--- Data lines ---

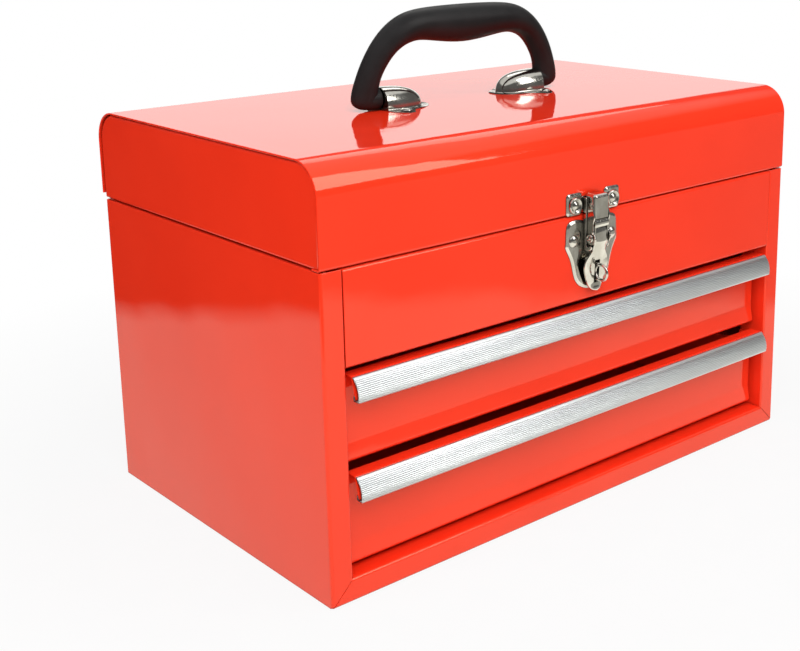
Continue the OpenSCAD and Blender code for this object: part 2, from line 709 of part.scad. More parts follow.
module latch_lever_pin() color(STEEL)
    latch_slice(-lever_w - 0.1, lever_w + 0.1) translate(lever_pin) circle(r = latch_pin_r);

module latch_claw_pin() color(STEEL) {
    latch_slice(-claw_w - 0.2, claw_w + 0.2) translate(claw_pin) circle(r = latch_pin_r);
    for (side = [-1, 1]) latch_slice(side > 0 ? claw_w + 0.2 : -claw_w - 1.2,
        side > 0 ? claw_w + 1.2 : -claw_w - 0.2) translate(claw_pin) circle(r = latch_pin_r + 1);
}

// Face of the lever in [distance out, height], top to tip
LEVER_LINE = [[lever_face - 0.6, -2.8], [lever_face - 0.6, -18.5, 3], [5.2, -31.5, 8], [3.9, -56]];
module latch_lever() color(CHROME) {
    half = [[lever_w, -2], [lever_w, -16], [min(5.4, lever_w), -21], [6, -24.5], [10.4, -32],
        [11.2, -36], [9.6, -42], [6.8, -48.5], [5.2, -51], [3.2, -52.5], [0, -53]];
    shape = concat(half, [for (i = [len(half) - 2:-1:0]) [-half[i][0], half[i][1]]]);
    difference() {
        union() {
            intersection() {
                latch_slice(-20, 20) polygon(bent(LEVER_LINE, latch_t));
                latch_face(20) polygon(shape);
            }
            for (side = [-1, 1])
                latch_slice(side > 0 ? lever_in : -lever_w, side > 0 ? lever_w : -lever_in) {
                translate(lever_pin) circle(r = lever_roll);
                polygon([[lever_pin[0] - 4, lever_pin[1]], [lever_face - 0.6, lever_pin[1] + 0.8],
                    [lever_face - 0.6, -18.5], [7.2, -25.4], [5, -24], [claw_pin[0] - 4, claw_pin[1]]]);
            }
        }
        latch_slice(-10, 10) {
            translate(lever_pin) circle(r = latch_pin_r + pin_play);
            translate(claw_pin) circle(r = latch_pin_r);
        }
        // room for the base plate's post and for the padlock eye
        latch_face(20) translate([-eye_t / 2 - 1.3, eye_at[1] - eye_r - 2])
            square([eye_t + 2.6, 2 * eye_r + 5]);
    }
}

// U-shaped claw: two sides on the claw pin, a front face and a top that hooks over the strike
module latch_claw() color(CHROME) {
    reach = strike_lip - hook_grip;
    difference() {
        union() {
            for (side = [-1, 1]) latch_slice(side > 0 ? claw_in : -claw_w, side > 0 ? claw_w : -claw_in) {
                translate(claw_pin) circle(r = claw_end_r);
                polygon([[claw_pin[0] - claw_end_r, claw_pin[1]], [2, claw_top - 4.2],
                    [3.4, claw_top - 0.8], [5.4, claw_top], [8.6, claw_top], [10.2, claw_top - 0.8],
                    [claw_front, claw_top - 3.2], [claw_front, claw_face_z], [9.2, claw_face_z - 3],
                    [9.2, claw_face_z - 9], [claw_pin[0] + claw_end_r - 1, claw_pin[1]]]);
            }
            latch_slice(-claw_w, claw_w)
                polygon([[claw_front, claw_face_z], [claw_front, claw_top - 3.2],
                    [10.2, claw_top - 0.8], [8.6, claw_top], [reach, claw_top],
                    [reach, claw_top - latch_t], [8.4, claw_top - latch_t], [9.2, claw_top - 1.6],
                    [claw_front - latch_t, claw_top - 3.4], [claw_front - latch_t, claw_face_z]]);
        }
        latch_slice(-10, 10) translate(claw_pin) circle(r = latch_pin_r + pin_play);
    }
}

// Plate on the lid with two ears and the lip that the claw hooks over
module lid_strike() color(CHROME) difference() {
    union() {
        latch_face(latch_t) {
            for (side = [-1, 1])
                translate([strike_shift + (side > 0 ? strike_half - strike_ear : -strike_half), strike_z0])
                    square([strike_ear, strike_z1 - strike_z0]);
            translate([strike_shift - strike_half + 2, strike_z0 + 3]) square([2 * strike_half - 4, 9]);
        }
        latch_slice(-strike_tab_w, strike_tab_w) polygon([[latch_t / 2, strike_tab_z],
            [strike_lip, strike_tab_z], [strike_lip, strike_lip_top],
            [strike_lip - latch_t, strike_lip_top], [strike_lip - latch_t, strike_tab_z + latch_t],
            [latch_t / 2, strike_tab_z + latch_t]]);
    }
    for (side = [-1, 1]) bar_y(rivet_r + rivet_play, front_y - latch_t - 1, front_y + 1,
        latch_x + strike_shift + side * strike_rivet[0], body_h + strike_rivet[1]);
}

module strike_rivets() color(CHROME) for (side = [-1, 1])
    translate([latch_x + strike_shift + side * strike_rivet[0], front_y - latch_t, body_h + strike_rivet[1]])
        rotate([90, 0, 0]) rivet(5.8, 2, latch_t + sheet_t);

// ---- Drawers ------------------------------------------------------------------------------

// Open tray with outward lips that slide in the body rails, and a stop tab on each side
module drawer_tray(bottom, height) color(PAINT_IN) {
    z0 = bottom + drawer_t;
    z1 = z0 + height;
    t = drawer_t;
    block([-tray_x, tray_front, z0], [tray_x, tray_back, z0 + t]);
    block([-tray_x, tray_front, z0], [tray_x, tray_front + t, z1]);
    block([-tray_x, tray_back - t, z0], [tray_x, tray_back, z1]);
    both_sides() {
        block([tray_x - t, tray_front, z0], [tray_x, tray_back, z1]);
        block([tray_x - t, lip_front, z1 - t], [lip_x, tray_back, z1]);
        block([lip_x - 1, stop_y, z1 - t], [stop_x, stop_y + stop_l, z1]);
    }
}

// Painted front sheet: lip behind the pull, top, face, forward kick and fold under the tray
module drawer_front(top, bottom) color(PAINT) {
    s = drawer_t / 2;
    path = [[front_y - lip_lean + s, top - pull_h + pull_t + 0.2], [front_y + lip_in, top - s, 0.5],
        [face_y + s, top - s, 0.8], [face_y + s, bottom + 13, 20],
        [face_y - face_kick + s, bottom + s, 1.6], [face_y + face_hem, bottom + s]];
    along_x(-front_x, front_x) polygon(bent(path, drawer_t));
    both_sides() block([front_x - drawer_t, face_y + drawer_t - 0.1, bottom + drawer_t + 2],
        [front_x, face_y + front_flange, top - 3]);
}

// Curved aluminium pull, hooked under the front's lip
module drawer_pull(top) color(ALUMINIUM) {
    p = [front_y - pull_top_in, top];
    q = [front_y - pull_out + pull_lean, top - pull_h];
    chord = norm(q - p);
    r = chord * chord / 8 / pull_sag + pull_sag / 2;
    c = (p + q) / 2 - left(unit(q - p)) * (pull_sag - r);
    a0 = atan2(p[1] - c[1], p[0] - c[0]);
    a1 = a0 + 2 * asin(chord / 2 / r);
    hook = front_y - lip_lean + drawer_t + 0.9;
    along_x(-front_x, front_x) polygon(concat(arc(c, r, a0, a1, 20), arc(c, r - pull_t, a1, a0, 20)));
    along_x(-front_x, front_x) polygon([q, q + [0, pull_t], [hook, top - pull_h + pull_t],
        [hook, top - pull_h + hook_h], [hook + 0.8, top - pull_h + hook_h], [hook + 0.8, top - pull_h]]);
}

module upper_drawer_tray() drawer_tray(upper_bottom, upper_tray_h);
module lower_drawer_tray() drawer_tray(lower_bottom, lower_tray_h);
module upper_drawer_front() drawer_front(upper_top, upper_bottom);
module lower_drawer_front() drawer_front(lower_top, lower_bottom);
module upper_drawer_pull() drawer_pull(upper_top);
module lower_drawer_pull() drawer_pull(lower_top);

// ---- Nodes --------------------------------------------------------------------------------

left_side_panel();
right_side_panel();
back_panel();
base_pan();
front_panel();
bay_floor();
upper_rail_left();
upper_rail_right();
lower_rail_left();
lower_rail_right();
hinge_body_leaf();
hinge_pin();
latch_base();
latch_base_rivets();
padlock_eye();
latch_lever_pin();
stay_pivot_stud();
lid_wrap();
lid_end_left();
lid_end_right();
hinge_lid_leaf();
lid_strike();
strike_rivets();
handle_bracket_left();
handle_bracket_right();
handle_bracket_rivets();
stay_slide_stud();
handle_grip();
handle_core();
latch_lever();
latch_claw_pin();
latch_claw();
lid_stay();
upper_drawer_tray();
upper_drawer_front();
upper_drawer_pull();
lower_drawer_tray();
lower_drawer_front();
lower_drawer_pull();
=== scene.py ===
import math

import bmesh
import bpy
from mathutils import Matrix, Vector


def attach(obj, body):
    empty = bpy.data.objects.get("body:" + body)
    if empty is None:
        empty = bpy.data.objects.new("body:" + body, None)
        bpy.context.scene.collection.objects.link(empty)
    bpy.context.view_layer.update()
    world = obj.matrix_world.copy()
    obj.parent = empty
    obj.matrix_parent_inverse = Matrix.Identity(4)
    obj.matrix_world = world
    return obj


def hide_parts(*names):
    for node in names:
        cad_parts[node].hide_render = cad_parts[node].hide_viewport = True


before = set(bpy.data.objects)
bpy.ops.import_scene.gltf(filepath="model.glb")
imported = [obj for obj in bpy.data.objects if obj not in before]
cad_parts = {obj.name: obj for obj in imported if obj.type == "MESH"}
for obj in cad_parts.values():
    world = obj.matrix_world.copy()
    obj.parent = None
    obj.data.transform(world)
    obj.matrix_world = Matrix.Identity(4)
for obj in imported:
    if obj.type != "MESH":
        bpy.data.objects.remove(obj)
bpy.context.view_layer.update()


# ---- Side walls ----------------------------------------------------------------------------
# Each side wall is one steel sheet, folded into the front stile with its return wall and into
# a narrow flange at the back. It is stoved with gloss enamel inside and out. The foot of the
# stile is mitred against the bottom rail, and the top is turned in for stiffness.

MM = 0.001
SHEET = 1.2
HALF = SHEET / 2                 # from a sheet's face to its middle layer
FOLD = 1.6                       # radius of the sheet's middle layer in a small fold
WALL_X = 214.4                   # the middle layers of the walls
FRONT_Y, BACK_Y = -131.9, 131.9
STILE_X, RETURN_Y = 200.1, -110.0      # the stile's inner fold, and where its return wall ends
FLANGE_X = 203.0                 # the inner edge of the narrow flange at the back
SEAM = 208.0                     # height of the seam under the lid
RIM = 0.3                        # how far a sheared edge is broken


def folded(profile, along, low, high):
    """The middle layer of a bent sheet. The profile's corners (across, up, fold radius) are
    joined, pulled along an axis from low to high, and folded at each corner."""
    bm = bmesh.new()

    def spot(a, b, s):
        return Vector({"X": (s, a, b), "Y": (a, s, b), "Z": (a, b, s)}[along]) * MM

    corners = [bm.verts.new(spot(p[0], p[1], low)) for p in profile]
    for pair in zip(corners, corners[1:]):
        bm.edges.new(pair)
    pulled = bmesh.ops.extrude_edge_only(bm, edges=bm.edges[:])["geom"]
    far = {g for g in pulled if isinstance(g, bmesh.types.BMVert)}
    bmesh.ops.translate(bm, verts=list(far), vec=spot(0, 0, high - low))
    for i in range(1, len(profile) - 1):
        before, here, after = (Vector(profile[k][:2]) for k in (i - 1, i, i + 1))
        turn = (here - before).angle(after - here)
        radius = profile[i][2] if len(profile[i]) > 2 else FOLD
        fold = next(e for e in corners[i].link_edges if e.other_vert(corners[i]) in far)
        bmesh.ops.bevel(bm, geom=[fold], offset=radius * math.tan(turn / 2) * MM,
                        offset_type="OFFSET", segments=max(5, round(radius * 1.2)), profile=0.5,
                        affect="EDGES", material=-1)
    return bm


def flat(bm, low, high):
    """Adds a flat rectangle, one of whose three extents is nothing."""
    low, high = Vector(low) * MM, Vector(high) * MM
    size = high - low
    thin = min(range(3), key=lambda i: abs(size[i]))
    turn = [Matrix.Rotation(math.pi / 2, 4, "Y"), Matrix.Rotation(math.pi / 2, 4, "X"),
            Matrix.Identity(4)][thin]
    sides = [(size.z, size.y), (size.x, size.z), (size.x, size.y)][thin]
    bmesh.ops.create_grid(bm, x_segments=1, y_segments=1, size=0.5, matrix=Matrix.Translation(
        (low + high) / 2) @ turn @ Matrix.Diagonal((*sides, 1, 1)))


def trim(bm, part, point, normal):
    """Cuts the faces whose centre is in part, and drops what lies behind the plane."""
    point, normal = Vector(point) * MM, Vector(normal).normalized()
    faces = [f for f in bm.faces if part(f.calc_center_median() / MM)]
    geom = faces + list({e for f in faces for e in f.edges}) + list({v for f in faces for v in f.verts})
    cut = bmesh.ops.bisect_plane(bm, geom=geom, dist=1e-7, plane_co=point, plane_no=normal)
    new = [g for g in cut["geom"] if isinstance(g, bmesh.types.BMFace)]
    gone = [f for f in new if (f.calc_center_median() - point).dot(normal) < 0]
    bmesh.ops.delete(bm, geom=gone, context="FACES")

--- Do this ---
Each line from the line with "left_side_panel();" to the line with "obj.matrix_world = world" is to be echoed exactly; both boundary lines are included, and nothing else is to be output.

--- Finished answer ---
left_side_panel();
right_side_panel();
back_panel();
base_pan();
front_panel();
bay_floor();
upper_rail_left();
upper_rail_right();
lower_rail_left();
lower_rail_right();
hinge_body_leaf();
hinge_pin();
latch_base();
latch_base_rivets();
padlock_eye();
latch_lever_pin();
stay_pivot_stud();
lid_wrap();
lid_end_left();
lid_end_right();
hinge_lid_leaf();
lid_strike();
strike_rivets();
handle_bracket_left();
handle_bracket_right();
handle_bracket_rivets();
stay_slide_stud();
handle_grip();
handle_core();
latch_lever();
latch_claw_pin();
latch_claw();
lid_stay();
upper_drawer_tray();
upper_drawer_front();
upper_drawer_pull();
lower_drawer_tray();
lower_drawer_front();
lower_drawer_pull();
=== scene.py ===
import math

import bmesh
import bpy
from mathutils import Matrix, Vector


def attach(obj, body):
    empty = bpy.data.objects.get("body:" + body)
    if empty is None:
        empty = bpy.data.objects.new("body:" + body, None)
        bpy.context.scene.collection.objects.link(empty)
    bpy.context.view_layer.update()
    world = obj.matrix_world.copy()
    obj.parent = empty
    obj.matrix_parent_inverse = Matrix.Identity(4)
    obj.matrix_world = world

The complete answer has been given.